Dennis Berkowitz, the owner of the longtime Max’s Opera Cafe, said he lost about $300,000 in revenue a year after the first three restaurants opened but was still making a profit. The latest influx of dining options, however, put the final nail in the coffin: a 20 percent drop the first year the remodel was done and an additional 20 percent the following year.

"I thought … maybe it will drop and come back," he said in an interview Monday, sitting outside his 30-year-old restaurant. "It didn't come back."

Max's will close its doors at the end of business this Saturday, June 30.


Owner Dennis Berkowitz put up signs announcing Max's closure on Monday, June 25. Photo by Elena Kadvany.

Berkowitz's lease ended in March. He went month-to-month while he tried to renegotiate with Simon Property Group, which owns the shopping center. He said the company decided against his proposal to split the large restaurant in half, lease one side to a new tenant and allow him to stay with a more affordable rent. His rent has steadily risen to more than $100 per square foot, with a monthly payment of about $50,000.

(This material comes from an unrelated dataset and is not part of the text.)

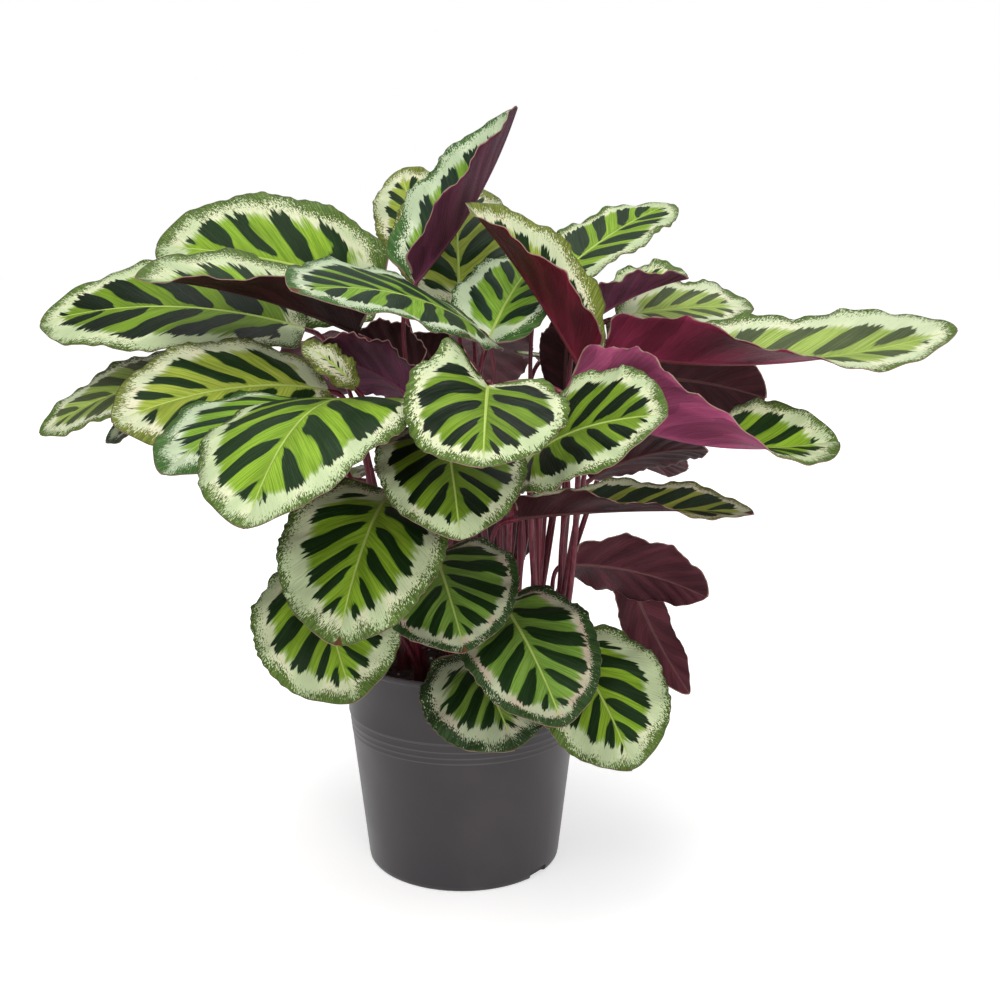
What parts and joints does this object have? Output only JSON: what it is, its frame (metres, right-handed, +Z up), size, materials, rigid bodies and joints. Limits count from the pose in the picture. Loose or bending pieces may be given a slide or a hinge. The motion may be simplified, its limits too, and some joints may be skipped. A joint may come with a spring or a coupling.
{
  "type": "potted calathea",
  "caption": "Bushy prayer plant with feather-patterned, waved leaves on maroon stalks, standing in a plain tapered nursery pot filled with soil.",
  "frame": {"origin": "centre of the pot's flat underside, on the surface the pot stands on", "axes": "+Z up the pot's axis; +X along the foliage's widest spread, to the viewer's right; -Y toward the plant's front"},
  "size_m": [0.6772, 0.5938, 0.6054],
  "materials": {
    "pot_plastic": "matte",
    "soil": "matte",
    "stalk": "satin",
    "blade": "satin"
  },
  "bodies": {
    "root": {"pot": "pot_plastic", "soil": "soil", "shoot_01": "stalk", "shoot_02": "stalk", "shoot_03": "stalk", "shoot_04": "stalk", "shoot_05": "stalk", "shoot_06": "stalk", "shoot_07": "stalk", "shoot_08": "stalk", "shoot_09": "stalk", "shoot_10": "stalk", "shoot_11": "stalk", "shoot_12": "stalk", "blade_01": "blade", "blade_02": "blade", "blade_03": "blade", "blade_04": "blade", "blade_05": "blade", "blade_06": "blade", "blade_07": "blade", "blade_08": "blade", "blade_09": "blade", "blade_10": "blade", "blade_11": "blade", "blade_12": "blade", "blade_13": "blade", "blade_14": "blade", "blade_15": "blade", "blade_16": "blade", "blade_17": "blade", "blade_18": "blade", "blade_19": "blade", "blade_20": "blade", "blade_21": "blade", "blade_22": "blade", "blade_23": "blade", "blade_24": "blade", "blade_25": "blade", "blade_26": "blade", "blade_27": "blade", "blade_28": "blade", "blade_29": "blade", "blade_30": "blade", "blade_31": "blade", "blade_32": "blade", "blade_33": "blade", "blade_34": "blade", "blade_35": "blade", "blade_36": "blade", "blade_37": "blade", "blade_38": "blade", "blade_39": "blade", "blade_40": "blade", "blade_41": "blade", "blade_42": "blade", "blade_43": "blade", "blade_44": "blade", "blade_45": "blade", "blade_46": "blade"}
  },
  "joints": []
}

"Even though we're barely breaking even, in my mind it's not worth it to continue because more bad things are going to happen than good," Berkowitz said. "I want to leave with some dignity."

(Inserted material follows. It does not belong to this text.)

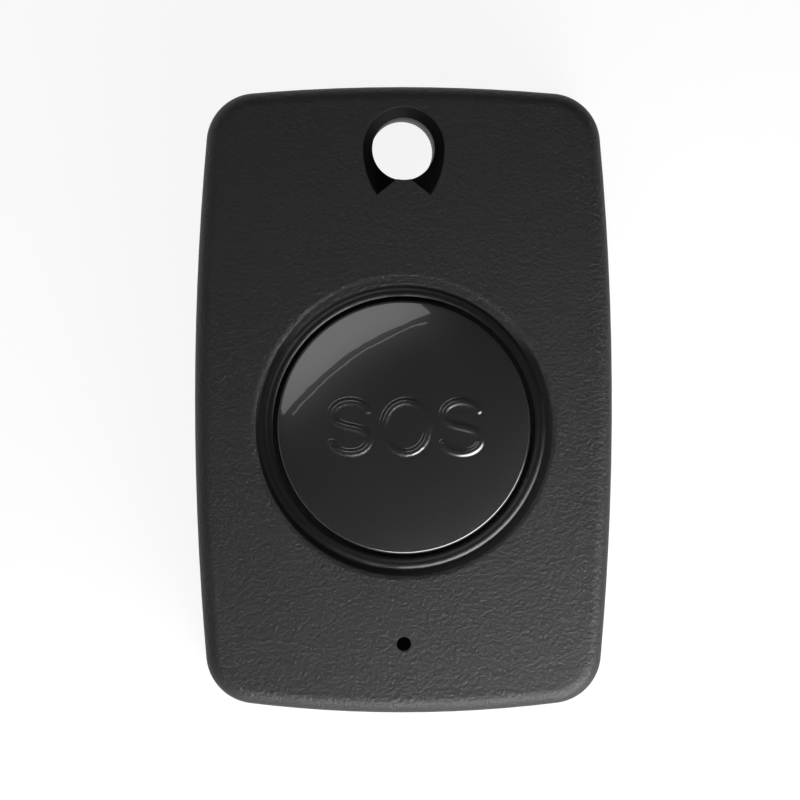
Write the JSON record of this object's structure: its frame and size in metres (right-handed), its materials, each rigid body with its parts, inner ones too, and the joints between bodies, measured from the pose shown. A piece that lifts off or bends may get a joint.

Simon Property Group did not immediately respond to a request for comment.

Berkowitz lamented the changing nature of the shopping center. Stanford’s original landlord and director, Rosemary McAndrews, envisioned a "street market" populated by local vendors, including Max's, the market that predated Sigonas Farmers Market, a cafe and Schaub’s Meat Fish & Poultry, among other businesses.


The exterior of Max's Opera Cafe in Palo Alto. Photo by Elena Kadvany.

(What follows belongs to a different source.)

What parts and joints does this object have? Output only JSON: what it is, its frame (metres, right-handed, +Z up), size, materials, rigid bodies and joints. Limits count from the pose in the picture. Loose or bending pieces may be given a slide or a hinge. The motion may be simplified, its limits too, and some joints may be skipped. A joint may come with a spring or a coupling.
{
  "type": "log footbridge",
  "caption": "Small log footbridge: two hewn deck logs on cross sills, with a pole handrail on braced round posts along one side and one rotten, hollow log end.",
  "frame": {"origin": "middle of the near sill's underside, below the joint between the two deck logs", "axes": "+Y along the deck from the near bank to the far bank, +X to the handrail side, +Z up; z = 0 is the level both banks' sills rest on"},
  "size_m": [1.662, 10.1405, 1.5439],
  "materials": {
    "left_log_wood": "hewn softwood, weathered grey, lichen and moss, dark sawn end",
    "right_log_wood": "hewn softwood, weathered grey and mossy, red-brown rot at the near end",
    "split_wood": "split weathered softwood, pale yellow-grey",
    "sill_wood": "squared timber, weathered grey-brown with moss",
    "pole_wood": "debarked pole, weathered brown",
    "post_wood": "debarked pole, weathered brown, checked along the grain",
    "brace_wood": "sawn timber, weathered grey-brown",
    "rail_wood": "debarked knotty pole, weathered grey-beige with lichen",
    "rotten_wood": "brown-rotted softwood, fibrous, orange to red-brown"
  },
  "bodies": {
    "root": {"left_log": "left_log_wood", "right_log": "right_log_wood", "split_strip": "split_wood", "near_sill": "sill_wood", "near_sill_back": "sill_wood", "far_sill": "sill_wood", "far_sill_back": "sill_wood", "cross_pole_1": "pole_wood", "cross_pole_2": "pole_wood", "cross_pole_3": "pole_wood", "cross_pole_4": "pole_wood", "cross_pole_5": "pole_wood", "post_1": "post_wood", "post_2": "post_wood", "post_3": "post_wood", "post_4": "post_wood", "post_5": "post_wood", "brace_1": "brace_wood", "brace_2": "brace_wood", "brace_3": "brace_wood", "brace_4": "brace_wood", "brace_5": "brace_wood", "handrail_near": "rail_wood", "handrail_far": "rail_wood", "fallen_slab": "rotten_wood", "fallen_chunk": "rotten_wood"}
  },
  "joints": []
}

Simon Property Group purchased the open-air mall in 2003 for $333 million. The company embarked on a significant revitalization of the shopping center in recent years and brought in new tenants, many of them larger food and beverage chains, from True Food Kitchen and Tender Greens to the forthcoming Shake Shack this year.

Pacific Catch, a small Bay Area seafood chain, will take over the Max's space, according to Berkowitz.

Rising rent and increasing competition — not just at the mall, but more widely in Palo Alto — has made it more difficult for a mid-range restaurant like Max's to survive, Berkowitz said.

The first Max's opened in Serramonte in 1978. In 1984, Berkowitz opened a Burlingame location, which he recently remodeled and said is doing well. Franchisees operate three Max's restaurants in Redwood City, San Francisco and Auburn.

Berkowitz also owns The Vault 164 in San Mateo, two restaurants at San Francisco International Airport and does food manufacturing for the airport and other local restaurants.

Max's has long been known for its singing servers, corned beef and pastrami sandwiches and large slices of cake. The restaurant’s tagline is "everything you've always wanted to eat."

Berkowitz said he's sad to leave Palo Alto but encouraged customers who want their Max's "fix" to visit the Burlingame restaurant.

"We had 30 years. The last two years have been difficult. Twenty-eight out of 30 -- that gets you in the hall of fame," he said. "I'm still standing, right?"